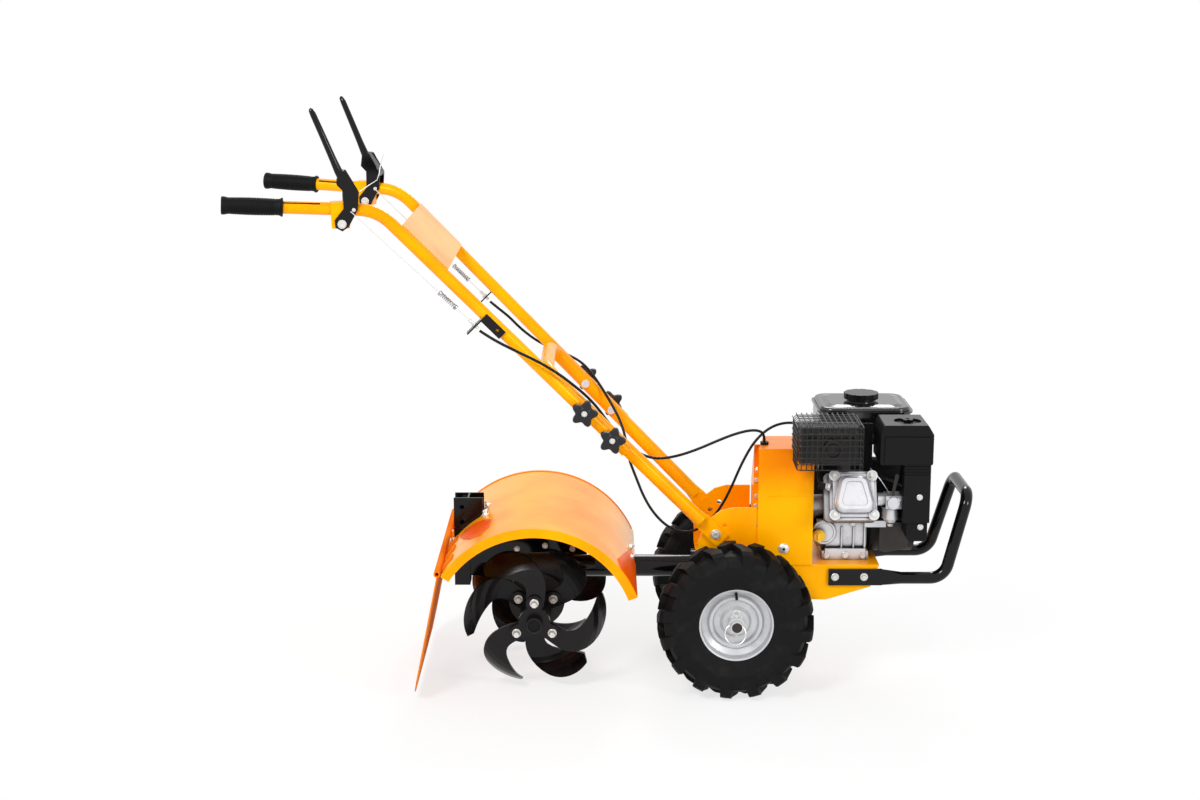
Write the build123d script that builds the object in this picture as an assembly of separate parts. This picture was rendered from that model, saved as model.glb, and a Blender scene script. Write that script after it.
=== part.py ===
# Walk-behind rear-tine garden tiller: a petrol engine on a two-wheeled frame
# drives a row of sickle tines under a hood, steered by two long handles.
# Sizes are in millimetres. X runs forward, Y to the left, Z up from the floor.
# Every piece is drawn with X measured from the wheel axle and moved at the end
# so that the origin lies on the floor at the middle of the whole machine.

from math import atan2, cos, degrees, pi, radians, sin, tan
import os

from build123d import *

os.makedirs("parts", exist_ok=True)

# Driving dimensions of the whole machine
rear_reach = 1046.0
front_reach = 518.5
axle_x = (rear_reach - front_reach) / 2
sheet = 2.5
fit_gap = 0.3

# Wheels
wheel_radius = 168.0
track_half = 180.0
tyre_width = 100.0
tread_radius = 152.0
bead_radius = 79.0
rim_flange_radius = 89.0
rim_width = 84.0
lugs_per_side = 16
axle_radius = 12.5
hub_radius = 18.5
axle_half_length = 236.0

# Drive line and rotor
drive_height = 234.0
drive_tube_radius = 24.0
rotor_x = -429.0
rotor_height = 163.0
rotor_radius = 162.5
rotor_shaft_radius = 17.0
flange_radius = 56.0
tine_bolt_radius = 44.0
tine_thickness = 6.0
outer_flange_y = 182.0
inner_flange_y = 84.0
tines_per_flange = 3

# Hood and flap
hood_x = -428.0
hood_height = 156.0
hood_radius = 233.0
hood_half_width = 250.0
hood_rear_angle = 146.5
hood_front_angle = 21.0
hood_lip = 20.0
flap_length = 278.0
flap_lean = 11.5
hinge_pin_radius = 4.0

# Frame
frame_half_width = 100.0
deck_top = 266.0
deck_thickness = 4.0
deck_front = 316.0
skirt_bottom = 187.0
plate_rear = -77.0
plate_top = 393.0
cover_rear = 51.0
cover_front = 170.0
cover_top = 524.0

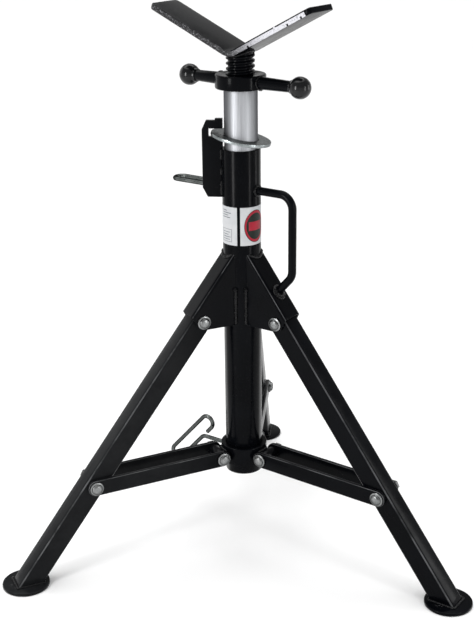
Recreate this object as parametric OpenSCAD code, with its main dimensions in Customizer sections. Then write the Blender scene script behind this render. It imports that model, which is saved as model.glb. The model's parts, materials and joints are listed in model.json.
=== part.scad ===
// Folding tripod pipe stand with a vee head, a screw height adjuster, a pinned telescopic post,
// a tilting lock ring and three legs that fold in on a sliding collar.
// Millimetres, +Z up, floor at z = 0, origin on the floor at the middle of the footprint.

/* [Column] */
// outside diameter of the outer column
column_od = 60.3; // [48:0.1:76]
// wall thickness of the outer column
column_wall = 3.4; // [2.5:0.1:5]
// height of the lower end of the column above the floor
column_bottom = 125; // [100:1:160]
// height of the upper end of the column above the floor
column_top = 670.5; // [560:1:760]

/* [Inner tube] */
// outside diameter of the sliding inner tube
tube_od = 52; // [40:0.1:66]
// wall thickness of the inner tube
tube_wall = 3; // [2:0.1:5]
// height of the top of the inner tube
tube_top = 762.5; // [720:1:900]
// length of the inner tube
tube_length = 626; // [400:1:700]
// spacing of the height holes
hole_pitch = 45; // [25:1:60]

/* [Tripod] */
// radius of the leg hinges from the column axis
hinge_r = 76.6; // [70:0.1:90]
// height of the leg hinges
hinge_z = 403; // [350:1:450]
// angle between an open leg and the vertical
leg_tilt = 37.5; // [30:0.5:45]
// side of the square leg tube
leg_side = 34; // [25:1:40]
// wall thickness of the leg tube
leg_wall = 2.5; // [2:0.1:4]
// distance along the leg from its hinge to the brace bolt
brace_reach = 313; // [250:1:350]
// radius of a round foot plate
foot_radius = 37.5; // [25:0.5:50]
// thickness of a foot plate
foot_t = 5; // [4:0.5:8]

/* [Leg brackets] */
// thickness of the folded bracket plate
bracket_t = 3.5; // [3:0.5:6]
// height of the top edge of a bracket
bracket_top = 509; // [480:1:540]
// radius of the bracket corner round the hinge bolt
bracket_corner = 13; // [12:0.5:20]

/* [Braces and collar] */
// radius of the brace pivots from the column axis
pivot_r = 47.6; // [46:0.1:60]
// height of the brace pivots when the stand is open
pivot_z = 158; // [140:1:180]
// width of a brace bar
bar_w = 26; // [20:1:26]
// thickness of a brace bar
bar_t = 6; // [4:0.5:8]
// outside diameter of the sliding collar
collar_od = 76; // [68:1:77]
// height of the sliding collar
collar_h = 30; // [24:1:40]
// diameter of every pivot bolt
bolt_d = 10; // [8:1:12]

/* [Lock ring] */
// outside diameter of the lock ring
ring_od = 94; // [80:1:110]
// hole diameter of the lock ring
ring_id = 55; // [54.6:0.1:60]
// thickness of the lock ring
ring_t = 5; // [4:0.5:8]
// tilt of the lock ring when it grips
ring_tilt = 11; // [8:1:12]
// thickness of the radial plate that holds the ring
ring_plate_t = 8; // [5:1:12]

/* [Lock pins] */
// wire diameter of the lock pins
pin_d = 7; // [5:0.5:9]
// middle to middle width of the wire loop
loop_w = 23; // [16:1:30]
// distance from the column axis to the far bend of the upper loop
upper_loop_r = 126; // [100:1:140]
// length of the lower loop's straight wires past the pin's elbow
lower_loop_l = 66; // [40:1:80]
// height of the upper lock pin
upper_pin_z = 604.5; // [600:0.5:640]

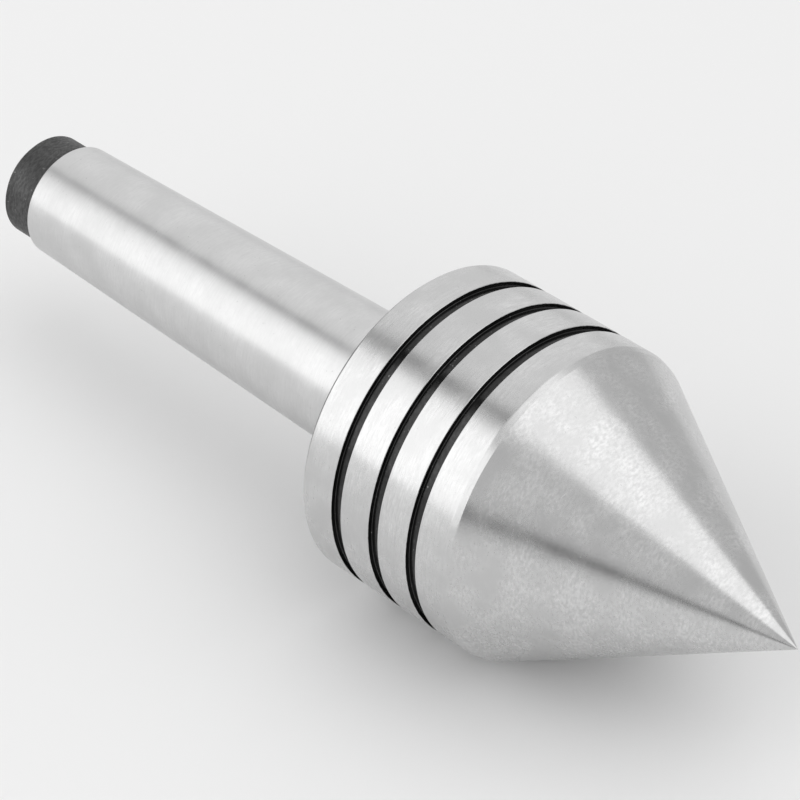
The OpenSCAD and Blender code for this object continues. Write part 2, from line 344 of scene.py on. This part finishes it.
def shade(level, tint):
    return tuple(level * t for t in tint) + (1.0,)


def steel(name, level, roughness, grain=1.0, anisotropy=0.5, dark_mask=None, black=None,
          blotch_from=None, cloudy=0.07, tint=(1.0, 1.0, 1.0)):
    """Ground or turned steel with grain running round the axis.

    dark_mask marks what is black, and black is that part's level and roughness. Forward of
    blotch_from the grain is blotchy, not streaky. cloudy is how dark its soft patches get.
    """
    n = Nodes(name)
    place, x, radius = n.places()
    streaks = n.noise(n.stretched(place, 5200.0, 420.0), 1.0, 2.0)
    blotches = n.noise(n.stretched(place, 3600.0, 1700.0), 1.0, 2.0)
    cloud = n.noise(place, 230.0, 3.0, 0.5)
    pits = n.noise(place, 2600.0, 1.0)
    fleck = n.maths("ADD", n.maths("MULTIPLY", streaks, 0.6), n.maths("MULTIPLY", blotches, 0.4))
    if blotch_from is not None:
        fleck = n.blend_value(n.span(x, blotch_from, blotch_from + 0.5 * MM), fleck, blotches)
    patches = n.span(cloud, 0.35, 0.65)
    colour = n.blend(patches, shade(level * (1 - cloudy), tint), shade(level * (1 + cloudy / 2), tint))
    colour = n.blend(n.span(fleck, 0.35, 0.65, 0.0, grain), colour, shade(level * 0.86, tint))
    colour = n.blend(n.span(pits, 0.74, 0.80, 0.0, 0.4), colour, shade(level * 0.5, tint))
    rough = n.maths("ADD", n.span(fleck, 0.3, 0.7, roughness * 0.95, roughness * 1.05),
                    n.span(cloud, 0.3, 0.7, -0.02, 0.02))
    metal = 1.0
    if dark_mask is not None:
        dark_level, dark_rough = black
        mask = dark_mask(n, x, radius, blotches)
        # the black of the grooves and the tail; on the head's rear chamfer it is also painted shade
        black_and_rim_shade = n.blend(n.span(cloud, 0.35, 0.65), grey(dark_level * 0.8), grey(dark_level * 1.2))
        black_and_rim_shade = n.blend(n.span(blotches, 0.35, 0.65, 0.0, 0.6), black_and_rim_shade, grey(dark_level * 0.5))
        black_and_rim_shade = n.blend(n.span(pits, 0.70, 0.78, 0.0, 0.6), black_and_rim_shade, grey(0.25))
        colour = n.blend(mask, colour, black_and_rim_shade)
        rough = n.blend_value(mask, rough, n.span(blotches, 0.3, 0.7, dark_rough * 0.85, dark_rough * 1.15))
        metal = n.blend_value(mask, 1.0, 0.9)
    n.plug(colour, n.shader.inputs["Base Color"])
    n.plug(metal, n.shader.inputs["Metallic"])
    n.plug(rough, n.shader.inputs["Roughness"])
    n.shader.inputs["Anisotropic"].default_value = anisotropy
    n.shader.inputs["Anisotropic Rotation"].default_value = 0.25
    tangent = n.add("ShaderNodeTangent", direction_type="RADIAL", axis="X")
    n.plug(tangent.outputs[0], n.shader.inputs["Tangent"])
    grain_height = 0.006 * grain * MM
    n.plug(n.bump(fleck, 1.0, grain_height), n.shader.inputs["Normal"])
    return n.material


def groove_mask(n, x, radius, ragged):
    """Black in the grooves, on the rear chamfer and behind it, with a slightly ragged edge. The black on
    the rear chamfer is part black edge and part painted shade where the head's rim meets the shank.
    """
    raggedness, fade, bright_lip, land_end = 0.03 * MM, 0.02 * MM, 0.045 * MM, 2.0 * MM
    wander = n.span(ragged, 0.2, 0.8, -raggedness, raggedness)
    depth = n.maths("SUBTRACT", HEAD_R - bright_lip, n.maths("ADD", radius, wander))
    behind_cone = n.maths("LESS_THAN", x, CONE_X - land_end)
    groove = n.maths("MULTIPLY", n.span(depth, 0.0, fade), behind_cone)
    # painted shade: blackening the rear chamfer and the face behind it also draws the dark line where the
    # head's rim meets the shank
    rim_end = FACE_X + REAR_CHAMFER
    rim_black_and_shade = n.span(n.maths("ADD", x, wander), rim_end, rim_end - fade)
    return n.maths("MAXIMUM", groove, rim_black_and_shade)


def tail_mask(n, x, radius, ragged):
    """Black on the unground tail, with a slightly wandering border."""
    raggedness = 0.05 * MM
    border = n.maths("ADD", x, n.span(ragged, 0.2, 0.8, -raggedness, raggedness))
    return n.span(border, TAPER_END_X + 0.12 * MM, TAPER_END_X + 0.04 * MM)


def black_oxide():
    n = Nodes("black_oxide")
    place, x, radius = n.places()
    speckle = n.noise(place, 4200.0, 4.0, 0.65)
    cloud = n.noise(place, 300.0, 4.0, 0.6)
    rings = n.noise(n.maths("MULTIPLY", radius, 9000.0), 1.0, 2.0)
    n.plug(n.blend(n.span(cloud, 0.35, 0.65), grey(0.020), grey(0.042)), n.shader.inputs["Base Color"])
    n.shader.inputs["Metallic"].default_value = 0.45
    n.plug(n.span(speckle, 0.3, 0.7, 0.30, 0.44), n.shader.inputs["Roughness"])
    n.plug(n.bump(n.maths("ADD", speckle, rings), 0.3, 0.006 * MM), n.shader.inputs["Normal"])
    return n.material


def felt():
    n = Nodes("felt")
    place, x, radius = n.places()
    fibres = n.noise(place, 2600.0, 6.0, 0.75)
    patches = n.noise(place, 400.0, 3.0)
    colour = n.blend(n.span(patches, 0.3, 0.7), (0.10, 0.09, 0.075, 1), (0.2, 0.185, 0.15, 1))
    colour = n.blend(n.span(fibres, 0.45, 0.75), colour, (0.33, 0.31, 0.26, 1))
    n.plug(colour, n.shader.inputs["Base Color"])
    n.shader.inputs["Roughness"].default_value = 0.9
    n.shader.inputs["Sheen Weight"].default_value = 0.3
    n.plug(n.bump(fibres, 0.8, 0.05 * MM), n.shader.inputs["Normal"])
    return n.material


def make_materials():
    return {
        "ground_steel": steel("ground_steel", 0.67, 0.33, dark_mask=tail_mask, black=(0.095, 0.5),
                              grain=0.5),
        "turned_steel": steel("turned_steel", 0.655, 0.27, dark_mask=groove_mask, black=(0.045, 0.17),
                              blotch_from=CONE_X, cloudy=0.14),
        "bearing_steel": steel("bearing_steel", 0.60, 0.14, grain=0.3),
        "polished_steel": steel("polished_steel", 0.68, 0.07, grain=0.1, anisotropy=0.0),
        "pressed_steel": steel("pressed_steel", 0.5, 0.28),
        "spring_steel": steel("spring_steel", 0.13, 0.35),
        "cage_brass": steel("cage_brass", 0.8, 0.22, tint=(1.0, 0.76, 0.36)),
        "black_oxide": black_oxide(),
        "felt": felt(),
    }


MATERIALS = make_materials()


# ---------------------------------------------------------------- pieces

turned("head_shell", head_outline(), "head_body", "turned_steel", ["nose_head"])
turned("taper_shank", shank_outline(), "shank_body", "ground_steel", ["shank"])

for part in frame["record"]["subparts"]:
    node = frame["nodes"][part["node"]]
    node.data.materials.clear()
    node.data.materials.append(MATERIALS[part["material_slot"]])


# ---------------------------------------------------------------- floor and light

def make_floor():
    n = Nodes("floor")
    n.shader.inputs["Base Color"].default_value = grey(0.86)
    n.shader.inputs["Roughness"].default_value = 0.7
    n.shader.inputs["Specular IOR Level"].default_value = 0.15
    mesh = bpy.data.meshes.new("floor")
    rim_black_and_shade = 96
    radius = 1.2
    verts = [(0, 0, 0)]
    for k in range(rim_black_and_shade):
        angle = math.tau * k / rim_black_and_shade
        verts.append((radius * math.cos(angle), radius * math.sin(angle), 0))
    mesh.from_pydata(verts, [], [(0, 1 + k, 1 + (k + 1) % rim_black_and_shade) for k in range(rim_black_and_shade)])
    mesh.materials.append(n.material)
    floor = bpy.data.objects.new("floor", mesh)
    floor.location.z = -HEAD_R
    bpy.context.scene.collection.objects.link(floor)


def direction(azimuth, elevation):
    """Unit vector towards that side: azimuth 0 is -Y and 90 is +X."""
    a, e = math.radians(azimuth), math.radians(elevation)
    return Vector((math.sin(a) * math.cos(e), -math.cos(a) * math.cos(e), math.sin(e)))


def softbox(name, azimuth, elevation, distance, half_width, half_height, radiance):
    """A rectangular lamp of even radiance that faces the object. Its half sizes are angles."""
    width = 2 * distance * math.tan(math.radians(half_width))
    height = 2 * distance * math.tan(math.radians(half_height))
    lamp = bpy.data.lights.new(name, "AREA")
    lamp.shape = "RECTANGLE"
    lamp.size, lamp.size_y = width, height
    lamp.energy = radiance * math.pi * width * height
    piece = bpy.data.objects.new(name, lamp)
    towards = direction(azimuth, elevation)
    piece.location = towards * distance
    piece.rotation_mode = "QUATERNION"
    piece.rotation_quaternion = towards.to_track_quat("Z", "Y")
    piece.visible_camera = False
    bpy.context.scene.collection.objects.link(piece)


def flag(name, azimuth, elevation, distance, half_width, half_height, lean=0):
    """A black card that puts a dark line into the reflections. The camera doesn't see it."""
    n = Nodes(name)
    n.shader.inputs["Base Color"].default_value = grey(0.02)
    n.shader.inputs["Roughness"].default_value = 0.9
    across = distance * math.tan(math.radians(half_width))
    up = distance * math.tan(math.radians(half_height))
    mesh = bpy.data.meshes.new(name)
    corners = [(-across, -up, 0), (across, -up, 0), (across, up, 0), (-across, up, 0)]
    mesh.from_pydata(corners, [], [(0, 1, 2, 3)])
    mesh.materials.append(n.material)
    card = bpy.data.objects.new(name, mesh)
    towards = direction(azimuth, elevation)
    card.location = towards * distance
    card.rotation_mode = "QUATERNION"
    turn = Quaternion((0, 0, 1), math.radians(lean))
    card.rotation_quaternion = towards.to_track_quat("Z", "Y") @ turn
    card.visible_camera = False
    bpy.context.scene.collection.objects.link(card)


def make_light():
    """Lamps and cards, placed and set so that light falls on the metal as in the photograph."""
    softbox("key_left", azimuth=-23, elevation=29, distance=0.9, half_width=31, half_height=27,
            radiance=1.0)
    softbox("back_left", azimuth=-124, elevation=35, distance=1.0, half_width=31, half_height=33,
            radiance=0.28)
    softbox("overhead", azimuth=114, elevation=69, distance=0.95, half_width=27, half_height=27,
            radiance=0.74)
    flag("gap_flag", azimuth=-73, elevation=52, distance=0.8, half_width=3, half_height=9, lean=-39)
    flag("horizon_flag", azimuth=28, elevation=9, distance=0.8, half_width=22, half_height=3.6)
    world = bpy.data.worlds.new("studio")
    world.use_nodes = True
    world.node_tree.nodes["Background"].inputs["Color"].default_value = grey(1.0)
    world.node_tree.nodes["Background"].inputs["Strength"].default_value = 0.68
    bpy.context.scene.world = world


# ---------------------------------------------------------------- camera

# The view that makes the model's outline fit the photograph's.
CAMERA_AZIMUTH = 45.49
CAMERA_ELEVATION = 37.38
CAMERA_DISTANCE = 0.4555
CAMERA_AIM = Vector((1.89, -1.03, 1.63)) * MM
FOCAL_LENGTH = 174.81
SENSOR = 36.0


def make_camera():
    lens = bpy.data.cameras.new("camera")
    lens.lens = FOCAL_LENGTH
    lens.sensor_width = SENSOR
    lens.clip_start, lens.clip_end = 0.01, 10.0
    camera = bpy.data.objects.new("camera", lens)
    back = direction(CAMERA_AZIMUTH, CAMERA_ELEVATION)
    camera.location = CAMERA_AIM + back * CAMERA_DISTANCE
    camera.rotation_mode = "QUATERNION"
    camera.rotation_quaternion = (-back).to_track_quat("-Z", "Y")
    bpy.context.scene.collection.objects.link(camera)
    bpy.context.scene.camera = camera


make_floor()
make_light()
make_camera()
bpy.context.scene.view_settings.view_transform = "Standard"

DIRECTIVE |
Reproduce exactly, and only, the lines from the start of the entries through the one that contains "axle_half_length = 236.0".

WRITTEN REPLY |
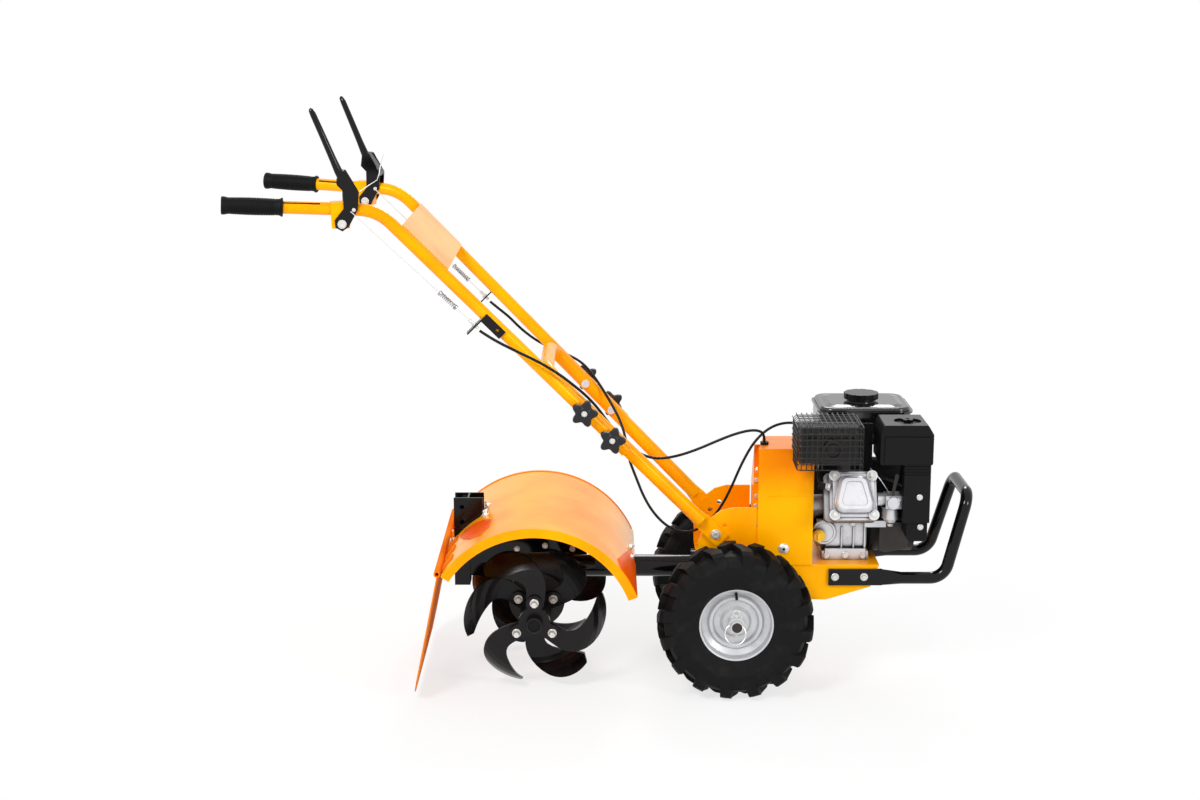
Write the build123d script that builds the object in this picture as an assembly of separate parts. This picture was rendered from that model, saved as model.glb, and a Blender scene script. Write that script after it.
=== part.py ===
# Walk-behind rear-tine garden tiller: a petrol engine on a two-wheeled frame
# drives a row of sickle tines under a hood, steered by two long handles.
# Sizes are in millimetres. X runs forward, Y to the left, Z up from the floor.
# Every piece is drawn with X measured from the wheel axle and moved at the end
# so that the origin lies on the floor at the middle of the whole machine.

from math import atan2, cos, degrees, pi, radians, sin, tan
import os

from build123d import *

os.makedirs("parts", exist_ok=True)

# Driving dimensions of the whole machine
rear_reach = 1046.0
front_reach = 518.5
axle_x = (rear_reach - front_reach) / 2
sheet = 2.5
fit_gap = 0.3

# Wheels
wheel_radius = 168.0
track_half = 180.0
tyre_width = 100.0
tread_radius = 152.0
bead_radius = 79.0
rim_flange_radius = 89.0
rim_width = 84.0
lugs_per_side = 16
axle_radius = 12.5
hub_radius = 18.5
axle_half_length = 236.0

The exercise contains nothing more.